7. How to Build Self-Discipline
Because self-discipline is substantially a set of skills and structures, it responds to deliberate practice. The most evidence-supported strategies share a theme: reduce reliance on in-the-moment willpower.
Design Your Environment
The single most reliable strategy is to shape your surroundings so the desired behavior is easy and the tempting one is hard. Remove the snack, log out of the app, leave the credit card at home, put the book on the pillow. This is often called precommitment or situation selection, and it consistently outperforms trying to resist temptation while exposed to it.
Use Implementation Intentions
Peter Gollwitzer's research on implementation intentions shows that specifying when, where, and how you will act — in an "if-then" format ("If it is 7 a.m., then I will put on my running shoes") — substantially improves follow-through compared to vague goals. The plan pre-decides the behavior so you do not have to deliberate later, when impulses are strong.

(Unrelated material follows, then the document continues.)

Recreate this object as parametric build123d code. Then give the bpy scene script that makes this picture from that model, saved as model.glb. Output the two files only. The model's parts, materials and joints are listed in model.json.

Build Habits Through Repetition
Convert important behaviors into routines by repeating them in stable contexts until they become automatic. Anchoring a new behavior to an existing one (habit stacking) and rewarding early consistency both help. Our guide to the psychology of habits details how cues, routines, and rewards combine to make discipline self-sustaining.

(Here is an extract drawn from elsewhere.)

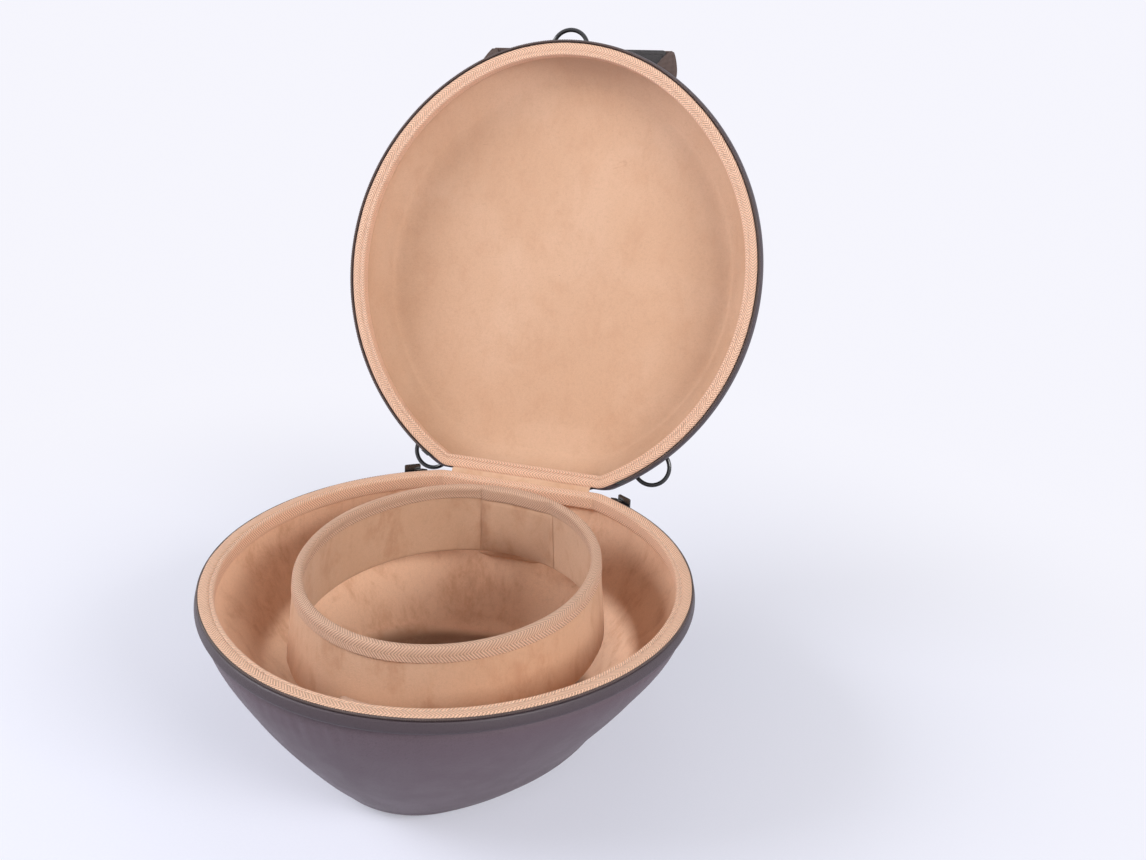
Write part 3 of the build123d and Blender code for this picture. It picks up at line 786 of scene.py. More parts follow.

Manage the Body Behind the Mind
Self-control suffers when you are exhausted, hungry, or chronically stressed. Adequate sleep, decent stress management, and avoiding decision overload all protect your capacity for deliberate behavior. Practices that lower physiological arousal, such as mindfulness meditation, can also strengthen the attentional control that disciplined action depends on.
Adopt a Growth and Self-Compassion Mindset
How you interpret lapses matters. People who treat a slip as evidence of permanent failure tend to give up, while those who treat it as information and recommit tend to persist. A growth mindset about self-control, combined with self-compassion rather than self-punishment, supports long-term consistency. Watch out for perfectionism, which often masquerades as high standards but produces all-or-nothing thinking that sabotages steady progress.
Make Goals Concrete and Trackable
Vague goals are hard to monitor and easy to abandon. Specific, measurable goals with built-in feedback (a checklist, a log, a visible streak) keep the monitoring component of self-regulation functioning. Pairing this with simple coping skills for the moments when urges spike rounds out a practical toolkit.
8. Common Misconceptions
"Discipline means white-knuckling through temptation."
The evidence points the other way. People with the most self-discipline generally experience and exert less in-the-moment restraint because they avoid temptation and rely on habits. Constant white-knuckle resistance is a sign of a poorly designed environment, not strong character.
"Willpower is a fixed amount that runs out each day."
The strong version of ego depletion has not survived rigorous replication. While fatigue, stress, and low mood genuinely make self-control harder, treating willpower as a small daily battery you must hoard is misleading. Beliefs and motivation strongly shape how "depleted" people feel.
"Some people just have it and others don't."
There is a heritable, trait-like component, but self-discipline is also highly trainable through habits, planning, and environment design. Framing it as fixed becomes a self-fulfilling prophecy; framing it as a skill opens the door to real change.
"More self-criticism leads to more discipline."
Harsh self-criticism tends to increase shame and avoidance, which undermine follow-through. Self-compassion, paradoxically, is associated with greater accountability and persistence, because it lets people acknowledge a lapse without collapsing into giving up.
9. Frequently Asked Questions
Is self-discipline the same as willpower?
Not exactly. Willpower usually refers to the in-the-moment effort to resist a temptation or push through resistance. Self-discipline is the broader, more durable capacity to consistently align behavior with goals over time. People with strong self-discipline often rely less on raw willpower because they structure their lives to reduce temptation in the first place.
Can self-discipline be improved, or is it fixed?
It can be improved. While there is a heritable, trait-like component related to conscientiousness, self-discipline is also a skill shaped by habits, environment, and strategy. Building routines, removing temptations in advance, setting specific implementation plans, and getting adequate sleep all reliably support more disciplined behavior.
What was the marshmallow test and what did it show?
The marshmallow test, led by Walter Mischel, offered young children one treat now or two if they could wait. It showed that delay of gratification depends heavily on how children mentally represent the reward and on strategies that shift attention away from the temptation. Later, larger studies found the long-term predictive power was smaller than early reports suggested, but it remains a landmark demonstration of self-regulation strategy.
Does willpower run out like a muscle that gets tired?
The ego-depletion theory proposed that self-control draws on a limited resource that fatigues with use. Some early findings supported this, but large replication efforts have produced mixed and often weak results. Most researchers now think beliefs, motivation, and attention play a major role, and that self-control is better supported by good habits and environments than by relying on a depletable reserve.
Why do disciplined people often seem to try less hard?
Research suggests that people who score high in self-control actually experience fewer intense temptations and report exerting less effortful restraint. They tend to build automatic routines and avoid tempting situations, so good behavior becomes the path of least resistance rather than a constant battle of willpower.
Conclusion
Self-discipline is best understood not as a personality verdict but as a collection of self-regulation skills and structures that anyone can strengthen. The research arc — from Mischel's attention-based account of delay of gratification, through the rise and partial fall of the ego-depletion model, to the modern emphasis on habits and environment — points to a consistent practical lesson: durable discipline comes less from heroic restraint and more from arranging your goals, attention, and surroundings so that the right behavior is the easy one.
That reframing is empowering. If discipline depended on raw willpower alone, those who struggle would be stuck. Because it depends so heavily on strategy, planning, habits, and self-kindness, almost everyone can become more consistent in the areas that matter to them — not by trying harder in the moment, but by building a life in which trying hard is rarely necessary.